Wer den Absturz verstehen will, muss in den Jahren vor der Finanzkrise anfangen. Es ist die Zeit der ganz großen Gewinne, der fetten Boni, der großen Ziele. Die Deutsche Bank soll global in der ersten Liga mitspielen, in der sie sich spätestens seit der Übernahme des US-Instituts Bankers Trust zu Hause fühlt. Ackermann strebt eine Eigenkapitalrendite von 25 Prozent an. Anders als vielfach dargestellt ist das kein Hirngespinst eines überehrgeizigen angeblichen Supermanagers. Es ist ein Wert, den Investoren von Banken verlangen. Die Deutsche Bank erreicht die Zahl kaum. Aber sie kommt ihr doch sehr nahe.
Allerdings zahlt sie dafür langfristig einen hohen, zu hohen Preis. Denn schon damals hat die Bank ein Problem, dass ihr auch heute noch zu schaffen macht. Anders als ihre Wettbewerber verdient sie auf ihrem Heimatmarkt mit Privatkunden und Unternehmen zwar ordentlich, aber nicht ausreichend Geld. Die Konkurrenz von Sparkassen und Volksbanken drückt die Preise.
Um das Ziel zu erreichen setzt die Bank deshalb voll auf das Investmentbanking. Sie heuert Banker von der Konkurrenz an, die nicht zur Deutschen Bank kommen, weil das eine großartige Marke ist. Sie fangen bei der Bank an, weil sie in ihr die geeignete Plattform sehen, um ihre persönliche Vermögenssituation zu optimieren. Die Bank lässt sie gewähren. Die Kontrollen sind lax, die Boni hoch. Gut ist, was Geld bringt. Auch wenn die Gewinne kurzfristig sind.
Falsche Anreize sind nicht der einzige Fehler dieser Zeit. Die Eigenkapitalrendite lässt sich optimieren, indem die Gewinne steigen. Sie lässt sich aber auch steigern, indem die Kapitalbasis reduziert wird.
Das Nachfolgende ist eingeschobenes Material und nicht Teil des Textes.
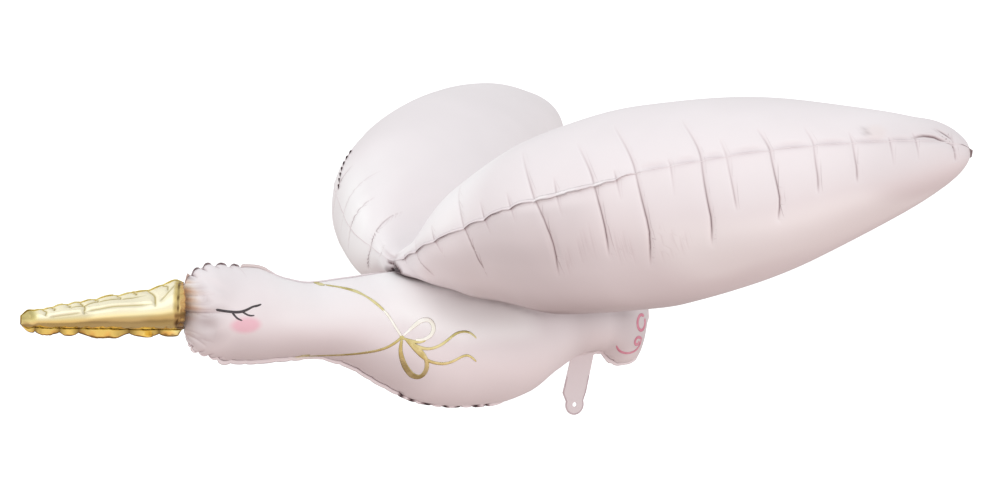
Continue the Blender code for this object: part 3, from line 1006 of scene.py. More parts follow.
def make_wings():
    front = [(-1, in_shares(LEFT_FRONT_CREASES)), (1, in_shares(RIGHT_FRONT_CREASES))]
    rear = [(-1, rear_creases(31, 15)), (1, rear_creases(57, 15))]
    places = [side * row[0] for side, rows in front + rear for row in rows] + [-0.995, 0.995, 0.0]
    span = spread(WING_COLUMNS, peaks(places, 0.006, 2.2), -1.0, 1.0)
    left = -span
    grid_span, grid_angle = np.meshgrid(span, ring_angles(WING_ROWS), indexing="ij")
    share, lower = np.abs(grid_span), grid_angle > np.pi
    turn = np.where(lower, 2 * np.pi - grid_angle, grid_angle) / np.pi
    away = np.minimum(turn, 0.5) * np.where(lower, -0.04, -0.15)
    lean = away * eased((0.5 - turn) / 0.3) * eased(share / 0.1) * eased((1 - share) / 0.12)
    skin = Skin(wing_skin(np.sign(grid_span) * np.clip(share + lean, 0, 1), grid_angle))
    press_wings(skin, front, rear)
    skin.sway(5, 0.0005, 0.11)
    skin.height *= eased((1 - np.abs(span)) / 0.012)[:, None]
    points = skin.formed()

    # the seams stand out in arcs between the creases
    _, forward, up = wing_frame(span)
    arc, run, rear_arc = np.zeros((3, len(span)))
    for (side, rows), (_, back_rows) in zip(front, rear):
        own = span * side > 0
        height, along = arcs([row[0] for row in rows], side * span, 0.0026, 0.034)
        arc[own], run[own] = height[own] * (1.0 if side < 0 else 0.4), along[own]
        height, _ = arcs([row[0] for row in back_rows], side * span, 0.0022, 0.05)
        rear_arc[own] = height[own]
    shown = (span < 0) * window(left, 0.04, 0.07, 0.5, 0.54)
    arc = arc * (1 - 0.75 * window(left, 0.33, 0.37, 0.5, 0.55))
    arc_way = up * shown[:, None] + (forward + up * 0.3) * (0.8 * (1 - shown))[:, None]
    for row, way in ((0, arc_way * arc[:, None]), (WING_ROWS, -forward * rear_arc[:, None])):
        away = distance(skin.base, skin.base[:, row:row + 1])
        points += way[:, None, :] * np.exp(-away / ARC_REACH)[..., None]
    settled, touching = settled_on_body(points.copy(), share)
    points = clear_of_body(np.where(lower[..., None], settled, points))
    # painted shade where the lower sheets rest on the body
    skin.mark("dusk", 0.75 * touching * lower)
    # painted shade in the dips along the left wing's front seam, between the creases
    painted_hollow_shade = 0.42 * window(left, 0.48, 0.56, 0.93, 0.98) * np.sin(np.pi * run) ** 0.7
    away = distance(skin.base, skin.base[:, :1] + up[:, None] * 0.0012)
    skin.mark("painted_hollow_shade", painted_hollow_shade[:, None] * bell(away, 0.0046))
    shade_wings(skin, points, span, grid_angle)
    foil = skin_object("wings_foil", skin, points)
    foil.data.materials.append(PINK)

    # the weld lip, which droops at the front
    tip = between(np.abs(span), 0.985, 1.0)[:, None]
    outside = np.stack([0 * span, np.sign(span), 0 * span], -1)
    droop = np.radians(np.where(span < 0, 62 - 122 * between(left, 0.46, 0.53),
                                20 + 50 * (1 - between(span, 0.34, 0.44))))[:, None]
    ahead = unit(forward * (1 - tip) + outside * tip)
    ahead = ahead * np.cos(droop) - up * np.sin(droop)
    behind = unit(-forward * (1 - tip) + outside * tip)
    root = 0.25 + 0.75 * between(np.abs(span), 0.02, 0.07)
    slim = 1 - 0.85 * between(left, 0.47, 0.53) + 0.35 * window(left, 0.3, 0.36, 0.44, 0.5)
    slim *= 1 - 0.72 * window(span, 0.01, 0.04, 0.34, 0.44)
    # the lip carries a painted shadow line under its edge (rim), a painted highlight on its face and
    # painted shade at the tip
    rim = 0.9 * shown * (1 - between(run, 0.25, 0.95)) * (1 - 0.55 * between(left, 0.29, 0.34))
    painted_lip_highlight = window(left, 0.3, 0.33, 0.6, 0.66) * (1 - between(run, 0.45, 0.6))
    wavy = 1 + 1.6 * window(left, 0.3, 0.35, 0.45, 0.5)
    end = 0.7 * between(left, 0.988, 0.994)
    lip = weld_lip(
        "wing_lip", there_and_back(points[:, 0], points[:, WING_ROWS]), there_and_back(ahead, behind),
        there_and_back(up, up), there_and_back(root * slim, root), PINK, (0.004, 0.012, 3.0),
        {"rim": there_and_back(rim, 0 * rim), "wavy": there_and_back(wavy, 0 * wavy + 1),
         "dusk": there_and_back(end, end), "pale": there_and_back(painted_lip_highlight, 0 * painted_lip_highlight)})

    # the crimps at the front edge of the right wing, darkened with painted shade
    shares = np.linspace(0.314, 0.246, 80)
    turns = np.interp(shares, (0.246, 0.258, 0.272, 0.29, 0.309, 0.314),
                      (0.026, 0.052, 0.073, 0.101, 0.136, 0.144))
    path = wing_skin(shares, turns * np.pi)
    rise = unit(path - wing_skin(shares, 0 * shares - np.pi / 2))
    beads = np.abs(np.sin(np.linspace(0, 7 * np.pi, 80))) ** 1.2 * np.interp(
        shares, (0.246, 0.256, 0.262, 0.3, 0.314), (0.7, 1.7, 1.2, 1.0, 0.9))
    crimps = weld_lip(
        "wing_crimps", path - rise * 0.0005, rise, np.cross(rise, unit(np.gradient(path, axis=0))),
        0.06 + beads, PINK, (0.001, 0.006, 5.0), {"dusk": 0.95 * np.clip(beads * 1.5, 0, 1)},
        width=0.0028, thickness=0.0008)
    return joined("wings_foil", [foil, lip, crimps]), points[lower]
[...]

Die Deutsche Bank führt in den Jahren vor der Krise mehrere milliardenschwere Aktienrückkaufprogramme durch, das letzte noch Anfang 2007. Der Kurs kommt gut an, die Aktie steigt auf knapp über 100 Euro. Aber er reduziert auch die Stabilität der Bank, im globalen Vergleich zählt sie nun zu den am schwächsten gepolsterten Instituten. Das macht sie verwundbar, als Ende 2007 die große Krise aufzieht. Es geht jetzt um die Existenz.
Es bleibt ein Verdienst Ackermanns, dass die Bank diese unter seiner Führung zwar verwundet, aber nicht entscheidend verletzt übersteht. Ackermann weiß, dass in der Krise auch und vor allem Psychologie zählt. Er redet die Bank stark, erklärt, dass er sich schämen würde, Staatshilfe anzunehmen. Damit eckt er an, erreicht aber, dass der Markt der Bank vertraut. Sie bekommt weiter Liquidität, sie muss kein frisches Kapital aufnehmen.
So bleibt Ackermanns Erbe zwiespältig. In seine Amtszeit fallen die Verfehlungen, die zu Milliardenstrafen geführt haben oder noch führen werden. Er hat die Bank einseitig auf Wachstum ausgerichtet, er hat in den Jahren vor der Krise nicht gebremst, unter ihm wurden Kontrollen vernachlässigt. Man muss ihm aber zugutehalten, dass er seine Fehler zuletzt zumindest teilweise einsah. Bei seinen letzten Auftritten äußerte er sich stets kritisch über die Abhängigkeit von der Investmentbank. Der Nutzen vieler Produkte sei allenfalls zweifelhaft, erklärte er öffentlich. Um die Bank auf eine stabilere Grundlage zu stellen, kaufte er die Postbank. Eine grundlegende Restrukturierung, eine deutliche Reduzierung der Aktivitäten im Investmentbanking, gab es unter ihm allerdings bis zuletzt nicht.